6D姿态估计从0单排——看论文的小鸡篇——Learning Descriptors for Object Recognition and 3D Pose Estimation
这篇文章和前一篇把神经网络主要集中于descriptor的对比方面不一样的是,这一篇中CNN还用来区分不同的物体类别和同类别不同姿态从而确保不同类间距较大同类间距较小(但是足以区分pose),这样就可以确保根据CNN对图片输入的输出值来直接确定对应的物体种类和其所应属于类别中的Pose,并且还采用了NN(nearest neighborhood)的办法去寻找最近的类别和姿态。
We train a CNN to compute these descriptors by enforcing simple similarity and dissimilarity constraints between the descriptors. both RGB and RGB-D data.
So far the only recognition approaches that have been demonstrated to work on large scale problems are based on Nearest Neighbor (NN) classification, because extremely efficient methods for NN search exist with an average complexity of \(O(1)\). Moreover, Nearest Neighbor (NN) classification also offers the possibility to trivially add new objects, or remove old ones.For NN approaches to perform well, a compact and discriminative description vector is required.
We seek to learn a descriptor with the two following properties: a) The Euclidean distance between descriptors from two different objects should be large; b) The Euclidean distance between descriptors from the same object should be representative of the similarity between their poses.
Given a new input image \(x\) of an object, we want to correctly predict the object's class and 3D pose.
- Training the CNN: We need a set \(S_{train}\) of the training samples, where each sample \(s=(x,c,p)\) is made of an image \(x\) of an object, which can be a color or grayscale image or a depth map, or a combination of the two, the identity \(c\) of the object, the 3D pose \(p\) of the object relative to the camera. The set \(S_{db}\) of templates where each element is defined in the same way as a training samples. Descriptors for these templates are calculated and stored with the classifier for k-nearest neighbor search.

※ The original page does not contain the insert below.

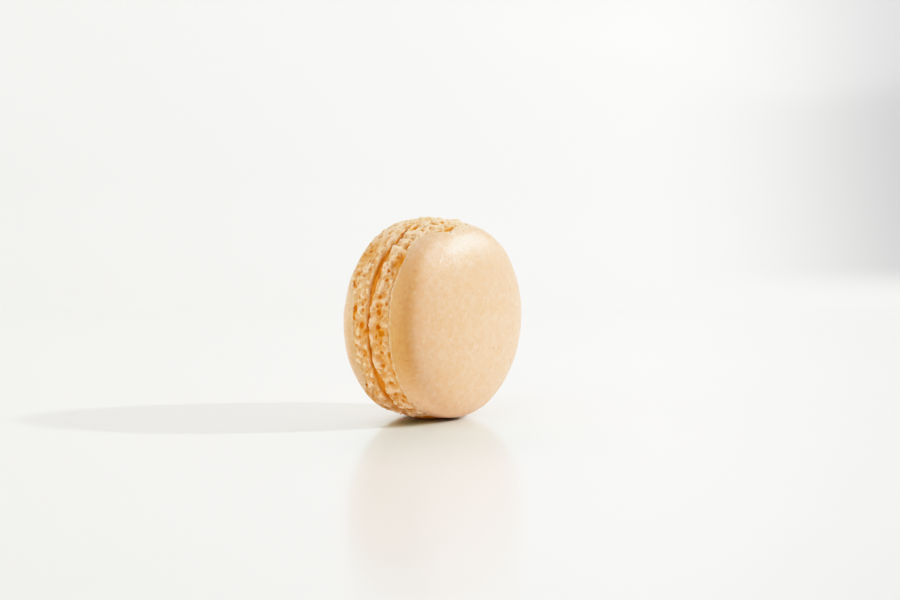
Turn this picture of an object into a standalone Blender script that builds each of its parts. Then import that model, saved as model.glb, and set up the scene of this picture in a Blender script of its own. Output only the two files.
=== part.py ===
"""A macaron that stands on its edge, as one reusable part.

Two domed almond shells, each with a smooth crust and a ruffled, pitted foot, press a thin disc of
filling between them. Metres, +Z up. The cookie's axis runs along Y, the fuller shell faces -Y, and
the origin is on the table under the middle of the cookie.

Round the axis, an angle of 0 points to +X and 90 degrees points up. Along the axis, "out" is the
distance from the seam's middle plane towards a shell's own dome. Across a foot, 0 is the crust's edge
and 1 is the lip beside the seam.
"""

import math
import random

import bmesh
import bpy
from mathutils import Matrix, Vector, noise

MM = 0.001

# The whole cookie
CRUST_RADIUS = 22.5 * MM
AXIS_HEIGHT = 22.9 * MM
RIM_OUT = 5.3 * MM
SEAM_Y = 0.9 * MM

# Domes: (radius / CRUST_RADIUS) ** ROUND + (height / dome height) ** FLAT = 1
FRONT_DOME_HEIGHT = 9.6 * MM
BACK_DOME_HEIGHT = 7.4 * MM
DOME_ROUND = 2.1
DOME_FLAT = 2.9
DOME_LUMP = 0.22 * MM
DOME_LUMP_SIZE = 9.0 * MM

# The crust's edge, where it overhangs the foot
EDGE_THICKNESS = 0.4 * MM
EDGE_ROLL = 0.15 * MM
TUCK_OUT = 0.8 * MM
TUCK_DEPTH = 0.55 * MM
EDGE_WAVE = 0.3 * MM
EDGE_WAVE_SIZE = 5.0 * MM

# The foot
LIP_FLARE = 0.75 * MM
FLARE_CURVE = 1.3
LIP_GAP = 0.3 * MM
LIP_CURL = 0.35 * MM
LIP_OPENING = 0.45 * MM
LIP_OPENING_SIZE = 7.0 * MM
SEAM_WANDER = 0.35 * MM
SEAM_WANDER_SIZE = 11.0 * MM
SEAM_SHIFT = Vector((0.5, 0.5, 0.5))

# Where the back foot draws back and the seam gapes: (angle, half spread, opening)
SEAM_GAPES = (
    (math.radians(149), math.radians(20), 0.75 * MM),
    (math.radians(217), math.radians(22), 0.85 * MM),
)
FOOT_BELLY = 0.2 * MM
RUFFLE = 0.75 * MM
RUFFLE_AT_CRUST = 0.35
RUFFLE_SIZE = 2.6 * MM
PUCKER = 0.5 * MM
PUCKER_SIZE = 1.5 * MM

# Bubbles that broke open in the foot, at random except on the -X side between these angles
PITS_PER_FOOT = 64
PIT_ROWS = (0.34, 0.6, 0.82)
PIT_SCATTER = 0.1
PIT_STEP_SCATTER = 0.4
PIT_BOWL = 1.5
PIT_RADIUS = (0.8 * MM, 1.35 * MM)
PIT_DEPTH = (0.45 * MM, 0.85 * MM)
PLACED_FROM = math.radians(118)
PLACED_TO = math.radians(226)

# Pits and long hollows of the -X side: (angle, across, half length, half width, depth)
FRONT_PITS = (
    (math.radians(139), 0.27, 3.0 * MM, 1.1 * MM, 0.9 * MM),
    (math.radians(151), 0.14, 2.2 * MM, 0.8 * MM, 0.6 * MM),
    (math.radians(163), 0.56, 0.9 * MM, 0.9 * MM, 0.5 * MM),
    (math.radians(172), 0.46, 1.1 * MM, 1.0 * MM, 0.7 * MM),
    (math.radians(181), 0.6, 1.0 * MM, 0.9 * MM, 0.6 * MM),
    (math.radians(188), 0.4, 1.0 * MM, 0.8 * MM, 0.6 * MM),
    (math.radians(204), 0.65, 0.9 * MM, 0.9 * MM, 0.5 * MM),
    (math.radians(216), 0.5, 0.9 * MM, 0.9 * MM, 0.5 * MM),
)
BACK_PITS = (
    (math.radians(125), 0.42, 2.6 * MM, 1.2 * MM, 0.8 * MM),
    (math.radians(173), 0.11, 2.1 * MM, 0.8 * MM, 0.6 * MM),
    (math.radians(180), 0.62, 0.9 * MM, 0.9 * MM, 0.5 * MM),
    (math.radians(197), 0.8, 0.9 * MM, 0.9 * MM, 0.5 * MM),
    (math.radians(215), 0.36, 0.9 * MM, 0.9 * MM, 0.5 * MM),
)

# Stretches where the crust flaked off its foot: (angle, half spread), how far up the dome, how deep
FRONT_FLAKES = ((math.radians(98), math.radians(25)),)
FRONT_FLAKE_REACH = 4.2 * MM
FRONT_FLAKE_DEPTH = 0.45 * MM
BACK_FLAKES = (
    (math.radians(128), math.radians(46)),
    (math.radians(228), math.radians(42)),
)
BACK_FLAKE_REACH = 2.4 * MM
BACK_FLAKE_DEPTH = 0.1 * MM
FLAKE_END_STEEPNESS = 1.5
FLAKE_TOP_STEEPNESS = 2.0
FLAKE_CRAG = 0.8 * MM
FLAKE_CRAG_SIZE = 1.7 * MM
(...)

- Defining the Cost Function: We enforce these requirements by minimizing the following objective function over the parameters \(w\) of the CNN: \(L = L_{triplets}+L_{pairs}+\lambda\left\|w'\right\|^2_2\). The last term is a regularization term over the parameters of the network: \(w'\) denotes the vector made of all the weights of the convolutional filters and all nodes of the fully connect layers, except the bias terms.
Triplet-wise terms: A set \(T\) of triplets \((s_i,s_j,s_k)\) of training samples. Each triplet in \(T\) is selected such that one of the two following conditions is fulfilled: 1. \(s_i\) and \(s_j\) are from the same object and \(s_k\) from another object; 2. the three samples \(s_i\), \(s_j\) and \(s_k\) are from the same object, but the poses \(p_i\) and \(p_j\) are more similar than the poses \(p_i\) and \(p_k\). The triplets can therefore be seen as made of a pair of similar samples and a pair of dissimilar ones. We introduce a cost function for such a triplet: \(c(s_i,s_j,s_k)= \max(0,1-\frac{\left\|f_w(x_i)-f_w(x_k)\right\|_2}{\left\|f_w(x_i)-f_w(x_j)\right\|_2+m})\) where \(f_w(x)\) is the output of the CNN for an input image \(x\) and thus our descriptor for \(x\), and \(m\) is a margin. The sum of this cost function overall the triplets in \(T\):\(L_{triplets}=\sum_{(s_i,s_j,s_k)\in T}c(s_i,s_j,s_k)\)
Pair-wise terms: These terms make the descriptor robust to noise and other distracting artifacts such as changing illumination. We consider the set \(P\) of pairs \((s_i,s_j)\) of samples from the same object under very similar poses, ideally the same, and we define the \(L_{pairs}=\sum_{(s_i,s_j)\in P}\left\|f_w(w_i)-f_w(x_j)\right\|^2_2\). Ideally we
want the same descriptors even if the two images have different backgrounds or different illuminations. - Implementation Aspects:
To assemble a mini-batch we start by randomly taking one training sample from each object. Additionally, for each of them we add its template with the most similar pose. Pairs are then formed by associating each training sample with its closest template. For each training sample in the mini-batch we initially create three triplets. For each training sample we add two additional triplets.